Involve The Other Parent In The Decision-Making Process

Factor 11 deals with the child’s relationship with each parent and their responsiveness to parental guidance. Many parents learn of their children’s plans for college when they are served with a Court Motion regarding financial contribution. While this may not necessary block the moving party’s application for financial support, it certainly does not help your case when the other parent is not informed or involved in the college selection process. Even if your relationship with the other parent is strained, I recommend that you officially put him/her on notice that your child has plans to attend college. This can be accomplished by writing a letter and sending it through certified mail. At a minimum, this notice should be given to the other party when the child enters their Junior year in high school. This advance notice will give the parents plenty of time to discuss a possible agreement regarding contribution or alternately, a chance for the issue to resolved through the Court system before the child’s first tuition bill is due to the college.

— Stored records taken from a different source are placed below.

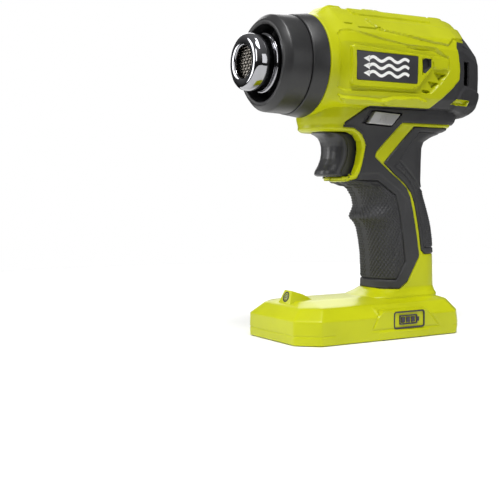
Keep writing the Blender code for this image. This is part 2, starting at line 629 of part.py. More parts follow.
def build_controls():
    """Trigger with its plunger and spring, the switch, and the lock-off slider."""
    heights = [(105.5, 14.4), (106.4, 13.4), (109.1, 13.6), (113.0, 16.1), (117.0, 17.9), (121.0, 18.6),
               (124.9, 18.5), (128.0, 17.6), (130.6, 16.0), (132.4, 13.4), (133.9, 8.6)]
    rear, half_width, front_r, rear_r = 44.0, 11.2, 9.5, 1.5
    rings = []
    for z, front in heights:
        ring = []
        for x, s, radius, start in ((half_width - rear_r, rear - rear_r, rear_r, 0),
                                    (rear_r - half_width, rear - rear_r, rear_r, 90),
                                    (front_r - half_width, front + front_r, front_r, 180),
                                    (half_width - front_r, front + front_r, front_r, 270)):
            for k in range(6):
                angle = math.radians(start + 18 * k)
                ring.append((x + radius * math.cos(angle), s + radius * math.sin(angle), z))
        rings.append(ring)
    loft("trigger", rings, "trigger_plastic", 35)
    rod("trigger_plunger", (0, 0, 118), (0, 1, 0), 2.5, 44.3, 58.0, "switch_plastic", 16)
    helix = []
    turns, steps, start, end = 4, 12, 45.6, 55.2
    for k in range(turns * steps + 1):
        angle = 2 * math.pi * k / steps
        helix.append((4.4 * math.cos(angle), start + (end - start) * k / (turns * steps),
                      118 + 4.4 * math.sin(angle)))
    swept("trigger_spring", helix, 0.4, "spring_steel", 5)
    body = box("switch_body", (-8, 56, 104.2), (8, 80, 128), "switch_plastic")
    combine(body, rod("plunger_way", (0, 0, 118), (0, 1, 0), 3.1, 54, 68, "switch_plastic", 16), "DIFFERENCE")
    prism("lock_slider", LOCK_OUTLINE, -22.8, 22.8, "silver_plastic")


def build_electrics():
    """Battery terminals, control board, lamp and the leads between them."""
    half, front, rear, top = SOCKET
    block = box("terminal_block", (-10.2, front + 2.6, top + 1), (10.2, 91.0, top + 12), "terminal_plastic")
    for name, x in (("terminal_blade_left", 5.5), ("terminal_blade_right", -5.5)):
        slot = box("slot", (x - 0.8, 74.7, top), (x + 0.8, 84.3, top + 6.3), "terminal_plastic")
        combine(block, slot, "DIFFERENCE")
        box(name, (x - 0.5, 75, top - 12), (x + 0.5, 84, top + 6), "terminal_brass")
    box("control_board", (-9.8, 62.5, 80), (-8.2, 83, 101), "circuit_board")
    rod("capacitor", (-3.8, 73, 0), (0, 0, 1), 4.0, 82, 98, "switch_plastic", 20)
    rod("lamp_lens", LAMP, LAMP_DIRECTION, 2.4, -3.2, 0.5, "lamp_lens", 20)
    rod("lamp_board", LAMP, LAMP_DIRECTION, 2.3, -4.8, -3.5, "circuit_board", 16)
    lamp_lead = [(0, -6.6, 25.5), (0, -3.4, 24.3), (0, -0.4, 22.4), (0, 3, 20.7), (0, 14, 20.8), (0, 24, 19.5),
                 (0, 40, 16.5), (0, 54, 15.6), (0, 59.6, 19), (0, 60, 30), (0, 60, 60), (0, 60.4, 74),
                 (-3, 59.0, 79), (-6.6, 60.6, 84)]
    swept("lamp_lead", smooth_route(lamp_lead, 2), 0.6, "wire_white", 5)
    red = [(6, 74, top + 12.4), (6.4, 73, 82), (6.6, 70, 92), (4, 67, 100.5), (4, 67, 103.2)]
    swept("battery_lead_red", smooth_route(red, 3), 1.1, "wire_red", 6)
    black = [(3.6, 87, top + 12.4), (4.2, 87, 82), (5.0, 84.5, 93), (5.0, 83.6, 104), (5, 83.2, 112),
             (4, 81.6, 117)]
    swept("battery_lead_black", smooth_route(black, 3), 1.1, "wire_black", 6)
    for side, name in ((1, "left"), (-1, "right")):
        heater = [(5, 75, 128.6), (7, 74.5, 134), (9, 70, 143), (11.5, 68, 149), (14, 65, 154.5), (19, 60, 160),
                  (23.8, 54, 168), (24.0, 46, 184), (16, 41.5, 195), (9.2, 40, 200.4), (7, 40, 200.9)]
        route = smooth_route([(side * x, s, z) for x, s, z in heater], 3)
        swept("heater_lead_" + name, route, 0.9, "wire_white", 5)
        motor = [(5, 78.5, 128.8), (6, 81, 136), (7, 90, 143.5), (7, 99, 149.2), (7, 107, 151.8), (7, 116, 153.6),
                 (6.8, 124, 157), (6.5, 127.0, 162.6)]
        route = smooth_route([(side * x, s, z) for x, s, z in motor], 3)
        swept("motor_lead_" + name, route, 0.8, "wire_red" if side > 0 else "wire_black", 5)


def build_trim():
    """Name plates, foot badges and the housing screws."""
    for side, name in ((1, "left"), (-1, "right")):
        prism("name_plate_" + name, PLATE_OUTLINE, side * 31.7, side * 32.7, "plate_grey")
        prism("badge_" + name, BADGE_OUTLINE, side * 38.5, side * 39.2, "badge_print")
    for number, (s, z) in enumerate(SCREWS, 1):
        profile = [(0, -12.4), (2.4, -12.4), (3.3, -11.6), (3.3, -10.3), (1.4, -10.3), (1.4, 8.0), (0, 8.6)]
        turned("screw_%d" % number, profile, (0, s, z), (1, 0, 0), "screw_steel", 16)


def set_origins():
    """Put the origin of each moving piece on its joint's axis."""
    pivots = {"fan_impeller": (0, 88.5, AXIS_Z), "fan_shaft": (0, 88.5, AXIS_Z), "trigger": (0, 30, 118),
              "trigger_plunger": (0, 44, 118), "lock_slider": (0, 50.3, 143.3)}
    for name, pivot in pivots.items():
        piece = bpy.data.objects[name]
        piece.data.transform(Matrix.Translation(-place(*pivot)))
        piece.location = place(*pivot)


def main():
    for old in list(bpy.data.objects):
        bpy.data.objects.remove(old)
    build_shell()
    build_front()
    build_heater()
    build_fan()
    build_controls()
    build_electrics()
    build_trim()
    set_origins()


main()
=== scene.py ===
import json
import math

import bmesh
import bpy
import numpy as np
from mathutils import Matrix, Vector


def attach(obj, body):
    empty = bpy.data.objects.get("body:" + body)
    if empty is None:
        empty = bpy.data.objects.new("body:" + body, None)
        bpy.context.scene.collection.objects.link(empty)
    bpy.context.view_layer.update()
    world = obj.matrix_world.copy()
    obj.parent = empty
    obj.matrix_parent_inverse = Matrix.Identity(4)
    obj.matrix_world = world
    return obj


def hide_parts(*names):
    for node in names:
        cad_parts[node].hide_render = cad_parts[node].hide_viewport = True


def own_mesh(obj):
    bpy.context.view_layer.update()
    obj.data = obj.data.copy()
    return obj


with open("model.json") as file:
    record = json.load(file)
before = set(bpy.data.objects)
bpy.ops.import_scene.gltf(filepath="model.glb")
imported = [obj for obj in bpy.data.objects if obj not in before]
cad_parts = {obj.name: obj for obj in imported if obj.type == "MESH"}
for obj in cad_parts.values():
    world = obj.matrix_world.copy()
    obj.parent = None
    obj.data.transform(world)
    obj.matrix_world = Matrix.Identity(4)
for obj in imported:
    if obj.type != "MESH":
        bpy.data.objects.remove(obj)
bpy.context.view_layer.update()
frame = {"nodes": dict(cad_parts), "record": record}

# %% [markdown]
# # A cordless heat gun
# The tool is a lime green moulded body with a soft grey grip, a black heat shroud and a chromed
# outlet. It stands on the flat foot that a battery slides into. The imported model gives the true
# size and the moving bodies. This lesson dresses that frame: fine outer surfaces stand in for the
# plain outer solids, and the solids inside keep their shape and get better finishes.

MM = 0.001
SEAT_Y = -50.1        # row Y of station 0, the seat of the shroud on the body
AXIS_Z = 176.5        # height of the heater and fan axis


def metres(places):
    """Places (x, s, z) in millimetres, s counted back from the shroud seat, as row metres."""
    return (np.asarray(places, float) + (0.0, SEAT_Y, 0.0)) * MM


# %% [markdown]
# ## Camera
# The tool is seen from its left front, a little above the foot and from about 0.6 m, so the near
# flank is large and the barrel tapers away. A 68 mm lens on a 36 mm frame gives that taper. The
# camera is turned by its yaw, pitch and a trace of roll, which is easier to reason about than a
# target point.

# %% Camera
CAMERA_PLACE = (0.5134, -0.3903, 0.0968)
YAW, PITCH, ROLL = math.radians(59.64), math.radians(-3.65), math.radians(-0.19)
LENS_MM = 67.83
forward = Vector((-math.sin(YAW) * math.cos(PITCH), math.cos(YAW) * math.cos(PITCH), math.sin(PITCH)))
right = Vector((math.cos(YAW), math.sin(YAW), 0.0))
above = right.cross(forward)
right, above = (right * math.cos(ROLL) + above * math.sin(ROLL),
                above * math.cos(ROLL) - right * math.sin(ROLL))
lens = bpy.data.cameras.new("camera")
lens.lens, lens.sensor_width, lens.clip_start = LENS_MM, 36.0, 0.01
camera = bpy.data.objects.new("camera", lens)
camera.matrix_world = Matrix((
    (right.x, above.x, -forward.x, CAMERA_PLACE[0]), (right.y, above.y, -forward.y, CAMERA_PLACE[1]),
    (right.z, above.z, -forward.z, CAMERA_PLACE[2]), (0, 0, 0, 1)))
bpy.context.scene.collection.objects.link(camera)
bpy.context.scene.camera = camera
print("camera looks along", [round(v, 3) for v in forward])

# %% [markdown]
# ## Colours and nodes
# Plastic makers give a colour as a hex value for the screen, which is not linear light, so one
# function turns it. One more function adds a shader node with its settings and its links.

# %% Colour and node helpers


def linear(hex_colour):
    """A screen hex colour as linear red, green, blue and alpha."""
    channels = [int(hex_colour[i:i + 2], 16) / 255 for i in (1, 3, 5)]
    return (*[c / 12.92 if c <= 0.04045 else ((c + 0.055) / 1.055) ** 2.4 for c in channels], 1.0)


def add_node(tree, kind, settings=None, links=None, **attributes):
    """Add a node: socket values, links as (node, output), and plain attributes."""
    node = tree.nodes.new(kind)
    for name, value in attributes.items():
        setattr(node, name, value)
    for socket, value in (settings or {}).items():
        node.inputs[socket].default_value = value
    for socket, (source, output) in (links or {}).items():
        tree.links.new(source.outputs[output], node.inputs[socket])
    return node


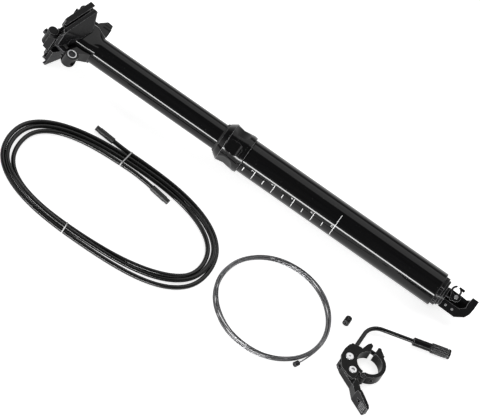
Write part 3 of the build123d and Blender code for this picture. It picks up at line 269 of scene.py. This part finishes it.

In conclusion, it is very important to understand the law in New Jersey regarding each parent’s financial responsibility to support their children through college. People who leave themselves in the dark and believe that their financial obligation for their children ceases at high school graduation are placing themselves in a vulnerable position when their children attend college. If you are not married and have children that are approaching college age, it is my advice to talk to a financial planner to develop a payment strategy for this expense and consult with an experienced family law practitioner to review your legal rights.